In the conflagration at the end, Margaret and her father almost kiss. They slowly come together and almost do it. But they resist and hold hands. In the end they have to accept that they're "as meaningless as all of the dead." (One thing I like about Hammer horror movies over some Universal pictures is that Hammer makes them tragedies. There's no redemption at the end.)
The last scene is chilling and finally makes Blood from the Mummy's Tomb a "mummy movie."
Great piece of late Hammer hokum 
2005-02-01
Plenty of blood and guts, by Hammer standards anyway, in this 1971 offering from the famous "House of Horror". The story concerns an Egyptian princess being reincarnated in modern-day London, thus giving plenty of scope for both contemporary and ancient elements.
A very stylish production is directed with plenty of atmosphere by stalwart Seth Holt (Taste of Fear, The Nanny), who sadly died before filming finished. James Villiers stands out for his sliminess as the central villain, where Valerie Leon stands out mainly for her ample bosom. A great cast also includes Andrew Keir and George Coulouris. The score by Tristram Cary (The Ladykillers, Quatermass and the Pit) is pivotal to the tension.
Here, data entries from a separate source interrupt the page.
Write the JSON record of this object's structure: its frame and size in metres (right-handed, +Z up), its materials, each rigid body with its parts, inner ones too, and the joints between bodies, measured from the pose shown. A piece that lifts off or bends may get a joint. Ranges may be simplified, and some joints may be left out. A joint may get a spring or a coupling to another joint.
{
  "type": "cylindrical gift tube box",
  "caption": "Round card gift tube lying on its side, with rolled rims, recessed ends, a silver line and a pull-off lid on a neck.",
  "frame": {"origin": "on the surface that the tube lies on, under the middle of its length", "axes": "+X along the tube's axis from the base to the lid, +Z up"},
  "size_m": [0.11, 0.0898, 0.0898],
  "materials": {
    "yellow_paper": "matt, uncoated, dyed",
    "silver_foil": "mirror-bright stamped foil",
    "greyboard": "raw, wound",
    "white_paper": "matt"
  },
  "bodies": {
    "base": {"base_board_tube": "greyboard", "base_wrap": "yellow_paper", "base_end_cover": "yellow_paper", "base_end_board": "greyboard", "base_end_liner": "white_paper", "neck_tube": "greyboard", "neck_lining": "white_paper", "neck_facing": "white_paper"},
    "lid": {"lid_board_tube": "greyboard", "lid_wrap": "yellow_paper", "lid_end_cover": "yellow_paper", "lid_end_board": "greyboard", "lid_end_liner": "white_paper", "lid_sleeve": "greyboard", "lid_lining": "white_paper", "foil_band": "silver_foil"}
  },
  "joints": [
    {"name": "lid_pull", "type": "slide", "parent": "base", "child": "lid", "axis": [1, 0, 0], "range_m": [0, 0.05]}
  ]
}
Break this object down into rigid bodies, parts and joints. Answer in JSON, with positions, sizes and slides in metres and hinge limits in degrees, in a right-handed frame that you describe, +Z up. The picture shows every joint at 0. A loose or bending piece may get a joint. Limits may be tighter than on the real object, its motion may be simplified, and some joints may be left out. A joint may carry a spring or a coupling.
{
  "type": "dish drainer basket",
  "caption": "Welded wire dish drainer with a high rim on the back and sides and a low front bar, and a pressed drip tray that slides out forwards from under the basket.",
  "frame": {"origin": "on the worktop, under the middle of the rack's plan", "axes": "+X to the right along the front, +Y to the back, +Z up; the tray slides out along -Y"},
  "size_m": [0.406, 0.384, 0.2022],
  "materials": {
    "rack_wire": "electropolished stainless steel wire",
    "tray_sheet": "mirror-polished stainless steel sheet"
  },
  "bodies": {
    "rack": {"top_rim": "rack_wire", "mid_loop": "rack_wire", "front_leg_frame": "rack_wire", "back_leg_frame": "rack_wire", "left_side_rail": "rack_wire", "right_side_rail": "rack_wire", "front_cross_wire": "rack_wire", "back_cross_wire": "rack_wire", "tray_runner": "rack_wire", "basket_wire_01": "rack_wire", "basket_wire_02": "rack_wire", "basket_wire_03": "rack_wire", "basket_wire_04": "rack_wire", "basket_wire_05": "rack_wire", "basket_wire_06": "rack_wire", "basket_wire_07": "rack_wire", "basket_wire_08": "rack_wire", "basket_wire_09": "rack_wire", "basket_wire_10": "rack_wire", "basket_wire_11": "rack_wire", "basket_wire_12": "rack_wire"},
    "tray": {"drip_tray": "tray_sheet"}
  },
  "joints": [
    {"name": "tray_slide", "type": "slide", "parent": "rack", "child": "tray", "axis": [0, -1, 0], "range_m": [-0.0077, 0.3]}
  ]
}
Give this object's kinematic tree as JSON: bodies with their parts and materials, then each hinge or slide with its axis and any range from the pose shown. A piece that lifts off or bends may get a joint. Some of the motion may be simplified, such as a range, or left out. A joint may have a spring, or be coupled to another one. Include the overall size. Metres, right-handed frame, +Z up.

In-joke alert: Hammer afficianados should look out for the names on the sign outside Villier's house early on in the movie.
Jewel is Right 
2004-01-20
Bram Stoker's little known novella Jewel of the Seven Stars is filled with suspense, Egyptian lore, and just the right amount of sex appeal to lure you. The film takes advantage of that by giving you the visually stunning Leon as a focal point. Backdropped by richly colored Egyptian artifacts, and tinted with that just so shade of horror, this is one of those Hammer Films that you wish they had taken the storyline a little bit further just to see what happens next. Kind of makes you wonder if H.R.R. Ryder and Bram were friends, because Ryder's story which Hammer Films also did, with Ursula Andress as "She", are similiar in nature.